Some notable highlights of the language:

  • Expression syntax: Everything is an expression. if, case, cond, try, unless, receive, and so on are all expressions that result in a value when evaluated. This makes for super easy composition of code instead of littering it with mutable variables.
  • Pattern matching: Any value can be matched against using a syntax similar to (but slightly saner than) Erlang. This avoids if/else forests and makes expressing alternate code paths easy and elegant.
  • First-class functions: Functions are values in Elixir, and can be passed to other functions. This feature is at the core of functional programming and is what makes functions like foldl and foldr useful.
  • Closures: Elixir has full-fledged lexical closures as seen in other functional programming languages, making higher-order operations like map and reduce easy to use.
  • Records: Unlike Erlang, Elixir has significantly more useful records. In Elixir, a record consists of 3 things: A module, a list of fields, and a set of functions to manipulate and retrieve fields. Records have the same tuple representation as in Erlang, but record functions can be called directly on record values (similar to methods on classes, but certainly not the same concept).
  • Protocols: A common problem in Erlang is that extending APIs for new types is close to impossible if the API doesn’t allow passing in functions to handle custom types. In object-oriented languages, interfaces usually solve this problem. In Elixir, protocols can be used to dispatch function calls dynamically based on the type of a value.
  • Metaprogramming: Instead of Erlang’s C-like preprocessor, Elixir has Lisp-style hygienic macros. Such a macro system is significantly less error-prone and makes AST manipulation at compile-time trivial. In addition, all Elixir code inside macros and in module/record definitions is executed at compile-time making possibilities for code generation practically limitless.
  • Unicode strings: All strings in Elixir are encoded in UTF-8 as Erlang binaries. Similarly, all functions in the String module assume UTF-8 encoding. Globalization is much less of a pain than in other languages thanks to this.
  • Immutability: Everything is immutable - more or less. While all data structures are entirely immutable, state can be maintained on a per-process level. Processes also have the so-called process dictionary which can be used to maintain shared state if really necessary. It is generally frowned upon.
  • Variable rebinding: In Elixir, variables can be rebound to different values, even though everything is immutable.
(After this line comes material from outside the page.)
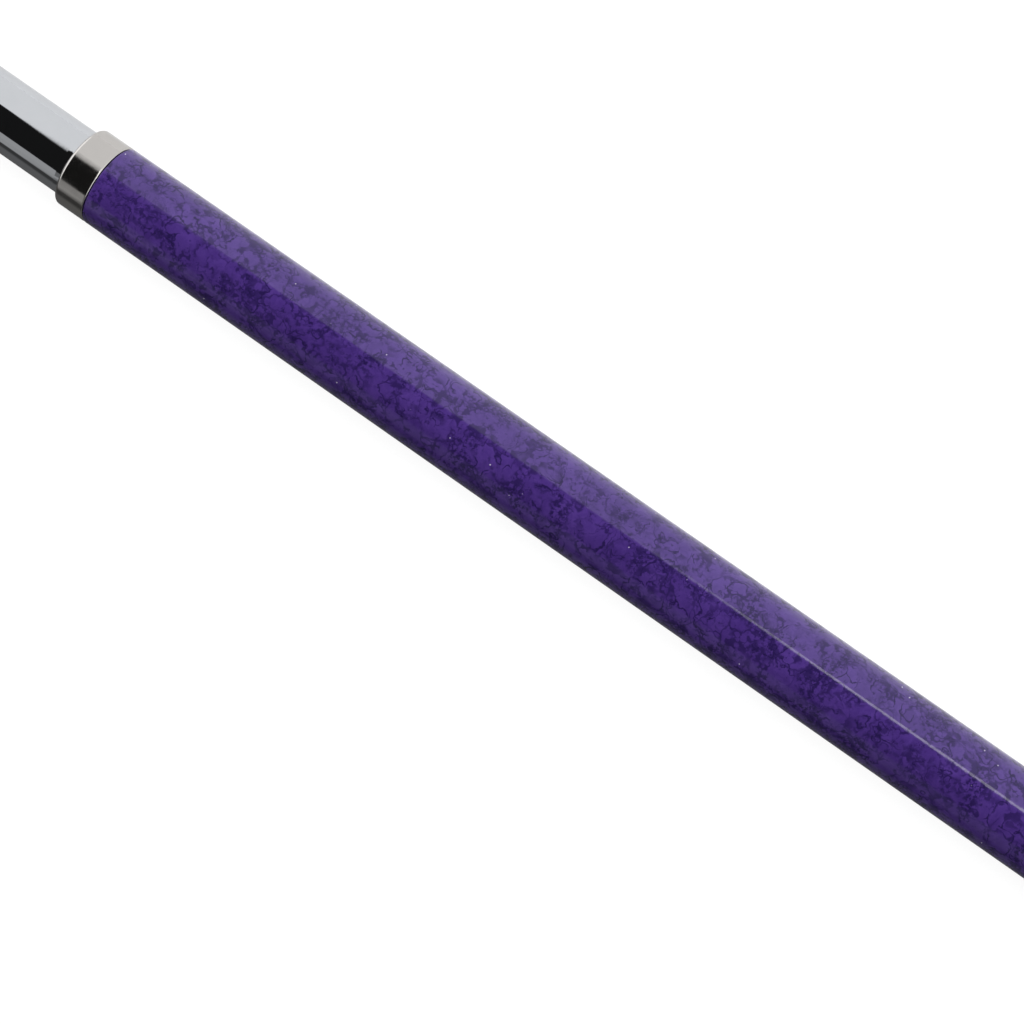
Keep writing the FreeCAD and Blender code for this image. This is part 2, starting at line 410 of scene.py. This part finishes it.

It turns out that this is useful in practice and doesn’t actually violate immutability (single assignment is not immutability). The compiler rewrites a variable rebinding as creating a new version of the variable, effectively transforming code into SSA (static single assignment) form.
  • Erlang interop: Calling Erlang/OTP functions from Elixir has no overhead and does not look much different from regular function calls. Elixir code can also use behaviors - a feature that helps in writing modules conforming to a certain interface.

Elixir actually has very few ‘original’ ideas. I think it’s reasonable to think of Elixir as taking various proven features from other programming languages, adapting them to the Erlang ecosystem, and putting them together. What this means is that you are unlikely to run into rough edges where the language seems unorthogonal and impractical to work with.

Speaking of orthogonality, one interesting thing to consider is that everything (barring literals such as strings, numbers, etc) is a function call. Let’s look at a simple module:

1
2
3
4
5
defmodule Math do
  def mul x, y do
    x * y
  end
end

Looks like a normal Elixir module. But here’s a twist: It’s all function calls. It is actually interpreted as this:

1
2
3
4
5
defmodule(Math, do:
  def(:mul, (quote do: [x, y]), [], do:
    quote do: x * y
  )
)

Further, even defmodule and def are macros! That’s about as orthogonal as it gets. Granted, there is some compiler magic to make defmodule and def actually work.

Functional Programming

At this point, if you’re mostly familiar with imperative and/or object-oriented languages, you may be a bit intimidated by the prospect of everything being immutable, and the general lack of anything resembling classes. That’s entirely understandable. Functional programming is very different from programming in languages like Ruby, Python, and Perl. A general rule of thumb is that you should focus on the data flowing through your program rather than focusing on your program’s high-level behavior. In other words, instead of coupling data tightly with algorithms, separate the two. Prefer recursion over mutable local state. Use higher-order functions or protocols where you would have used interfaces or classes.

It takes time to get used to functional programming, but once you stop thinking about objects and methods entirely, it becomes incredibly easy to solve real problems in functional languages.

Conclusion

Elixir is not a toy programming language. It’s built to be a better Erlang while using the same battle-tested virtual machine. It’s well-designed, incorporating proven language features, and especially friendly to metaprogramming and concurrency.

I hope I’ve managed to dispel the myth that Elixir is a ‘hipster’ language.

All of this being said, Elixir is still in development; that is, 1.0 hasn’t been reached yet. Don’t let this stop you from using it, however - the language and standard libraries (which complement OTP) rarely change in ways that break existing code. If you stick to released versions of Elixir, you shouldn’t run into any trouble other than the occasional name change between major versions.